Wall Street: Money Never Sleeps

Posted on December 14, 2010 at 10:00 am

Is greed still good? Does greed still, for want of a better word, work?
Twenty-three years later, Gordon Gekko is back, still played by Oscar-winner Michael Douglas and now running short on money and even shorter on what he realizes is an even more valuable commodity: time. We see him being released from prison, his personal effects including a gold money clip (empty) and his old cellular phone (the size of a shoebox). He walks out into the sunlight toward a sleek black limo only to see that it is there for someone else, the also-departing rap star.
Balzac famously said that behind every great fortune is a crime. That is literally true in Gekko’s case; he traded on inside information. But it is also true in a larger sense because the real reason for Gekko’s wealth is a fierce and unquenchable passion not for money but for winning. He has had a long time in prison to watch and think and plan his comeback. And so he leverages his notoriety into television and in-person appearances to promote his book.

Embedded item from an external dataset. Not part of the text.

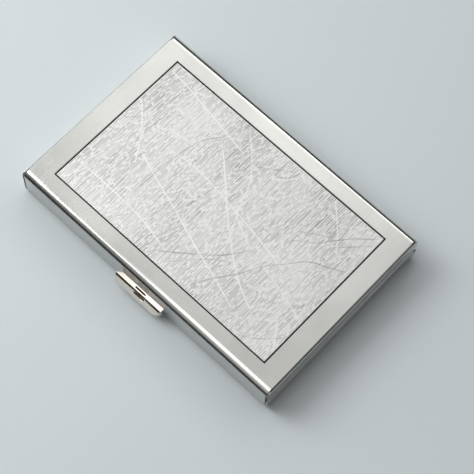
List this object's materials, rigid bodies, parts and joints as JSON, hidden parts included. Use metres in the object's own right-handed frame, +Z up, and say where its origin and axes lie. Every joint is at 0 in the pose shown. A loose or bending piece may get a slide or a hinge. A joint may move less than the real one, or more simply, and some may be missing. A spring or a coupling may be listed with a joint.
{
  "type": "business card case",
  "caption": "Slim hinged steel card case with embossed silver panels, a sprung bowed clasp and a pleated film organiser for cards.",
  "frame": {"origin": "on the ground plane under the middle of the closed case's bounding box, clasp and hinge barrel included", "axes": "+X along the long side, +Y from the clasp side to the hinge side, +Z up through the lid"},
  "size_m": [0.0966, 0.0666, 0.0125],
  "materials": {
    "steel_polished": "polished stainless sheet with fine wear scratches",
    "embossed_foil": "silver foil embossed with short strokes and long creases",
    "nickel": "warm nickel plate",
    "spring_steel": "blank spring strip",
    "hinge_steel": "bright drawn steel",
    "film": "black calendered film, semi-gloss",
    "adhesive": "double-sided tissue tape"
  },
  "bodies": {
    "base": {"base_shell": "steel_polished", "base_inlay_adhesive": "adhesive", "base_inlay_panel": "embossed_foil", "base_hinge_leaf": "hinge_steel", "hinge_pin": "hinge_steel", "keeper_plate": "spring_steel", "base_leaf_adhesive": "adhesive", "base_end_leaf": "film", "gusset_left": "film", "gusset_right": "film", "organiser_spine": "film"},
    "lid": {"lid_shell": "steel_polished", "lid_inlay_adhesive": "adhesive", "lid_inlay_panel": "embossed_foil", "lid_hinge_leaf": "hinge_steel", "lid_leaf_adhesive": "adhesive", "catch_spring": "spring_steel"},
    "clasp": {"thumb_piece": "nickel", "clasp_rivets": "nickel"},
    "divider_1": {"divider_1": "film"},
    "divider_2": {"divider_2": "film"},
    "divider_3": {"divider_3": "film"},
    "divider_4": {"divider_4": "film"},
    "divider_5": {"divider_5": "film"},
    "lid_end_leaf": {"lid_end_leaf": "film"}
  },
  "joints": [
    {"name": "lid_hinge", "type": "hinge", "parent": "base", "child": "lid", "pos_m": [0, 0.03213, 0.00625], "axis": [-1, 0, 0], "range_deg": [0, 120], "deforming": ["gusset_left", "gusset_right", "organiser_spine"]},
    {"name": "clasp_pull", "type": "slide", "parent": "lid", "child": "clasp", "axis": [0, -1, 0], "range_m": [0, 0.0007], "stiffness_N_per_m": 1500, "deforming": ["catch_spring"]},
    {"name": "divider_1_fold", "type": "hinge", "parent": "base", "child": "divider_1", "pos_m": [0, 0.03213, 0.00625], "axis": [-1, 0, 0], "range_deg": [0, 20]},
    {"name": "divider_2_fold", "type": "hinge", "parent": "divider_1", "child": "divider_2", "pos_m": [0, 0.03213, 0.00625], "axis": [-1, 0, 0], "range_deg": [0, 20]},
    {"name": "divider_3_fold", "type": "hinge", "parent": "divider_2", "child": "divider_3", "pos_m": [0, 0.03213, 0.00625], "axis": [-1, 0, 0], "range_deg": [0, 20]},
    {"name": "divider_4_fold", "type": "hinge", "parent": "divider_3", "child": "divider_4", "pos_m": [0, 0.03213, 0.00625], "axis": [-1, 0, 0], "range_deg": [0, 20]},
    {"name": "divider_5_fold", "type": "hinge", "parent": "divider_4", "child": "divider_5", "pos_m": [0, 0.03213, 0.00625], "axis": [-1, 0, 0], "range_deg": [0, 20]},
    {"name": "lid_end_leaf_fold", "type": "hinge", "parent": "divider_5", "child": "lid_end_leaf", "pos_m": [0, 0.03213, 0.00625], "axis": [-1, 0, 0], "range_deg": [0, 20]}
  ],
  "couplings": [
    {"joint": "divider_1_fold", "follows": "lid_hinge", "ratio": 0.16667},
    {"joint": "divider_2_fold", "follows": "lid_hinge", "ratio": 0.16667},
    {"joint": "divider_3_fold", "follows": "lid_hinge", "ratio": 0.16667},
    {"joint": "divider_4_fold", "follows": "lid_hinge", "ratio": 0.16667},
    {"joint": "divider_5_fold", "follows": "lid_hinge", "ratio": 0.16667},
    {"joint": "lid_end_leaf_fold", "follows": "lid_hinge", "ratio": 0.16667}
  ]
}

The sequel is so close to the same framework as the original that at times it feels like a remake. Again there is a bright, ambitious and essentially honest young man with a lower-income parent exemplifying the current financial upheavals who gets drawn by Gekko’s gravitational pull. It’s Jake (Shia LaBeouf), who has the added complication of being engaged to Gekko’s estranged daughter (“An Education’s” Carey Mulligan, LeBeouf’s real-life love). And there is another big-time financier like the one played by Terence Stamp in the first film, Bretton James, played by Josh Brolin. Once again, there is an old guy who is the movie’s repository of wisdom and integrity (a fine Eli Wallach). Once again, the young man thinks he can hold on to his values and once again he will find Wall Street is more treacherous than he thought.
In his brilliant book on the financial meltdown, The Big Short: Inside the Doomsday Machine, Michael Lewis muses that his first expose of the wild world of Wall Street excess, Liar’s Poker was instead viewed “as a how-to manual.” The same is true for the first “Wall Street.” As the costume designer noted, the wardrobe from the first movie was selected for dramatic impact, not authenticity. But it was adopted by the real Wall Streeters, who were as thrilled with Gekko’s look as they were with his bravado, and his wealth.
While Douglas continues to be enough to make the entire movie worth watching, there is little chemistry with LeBoeuf or between LeBoeuf and Mulligan. The first film was an intriguing look at a hidden world. But today, with business news on the front pages and the editorial pages, on 24/7 news channels and thousands of websites, Wall Streeters are less often seen as dashing buccaneers than as the people most responsible for bringing the United States to the brink of economic destruction. The movie itself seems as though it cannot make up its mind what it wants from Gekko.